The full page ad in Ruppert Murdoch’s Wall Street Journal for its “Future of Finance Initiative” starts off by saying that the financial system has stopped working.
I completely disagree.
The financial system is working for the first time since Bob Rubin and his colleagues created the “strong dollar policy” complete with gold market manipulation and mortgage bubble. It is working because a wide group of market participants do not want to invest capital in unproductive activities or banks, lawyers and accounting firms that intentionally engage in criminal fraud.
To date, the Fed and Treasury theory is that $10 trillion of central bank and government guarantees and subsidies will permit a fraudulent system to continue to function. The answer is, of course, no it won’t. Hence, the proposal for a new initiative to make sure markets are not allowed to work.
I got my MBA at Wharton. I have heard it all my life and I know it is true. When something is unproductive, overpriced or unhealthy, markets shift capital away. That is a good thing.

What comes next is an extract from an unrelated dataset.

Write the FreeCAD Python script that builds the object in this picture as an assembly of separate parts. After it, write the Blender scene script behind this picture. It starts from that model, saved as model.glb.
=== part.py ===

A market is like a human body in trauma. It moves the blood away from the toes and preserves it for the heart, brain and lungs.
However, the institutions that made this mess—the likes of Goldman Sachs, Sullivan & Cromwell, The Carlyle Group, and the academic institutions that give them air cover and many more – are now persuaded that a financial system that no longer trusts them needs “fixing” and they are the men for the job. They want to show us how we can shift more blood out of the heart, lungs and brain and into them and their fellow toes.
This conundrum of keeping the unproductive in control is why the Administration is proposing a massive defense and enforcement budget. Only financial totalitarianism can keep something this expensive and destructive going.
Such arrogance proves that we do indeed need markets to continue to work. We need those who need $10 trillion of bailouts (and counting) to fail and, as legendary investor Jim Rodger suggests, learn how to drive a taxi, or better yet a tractor.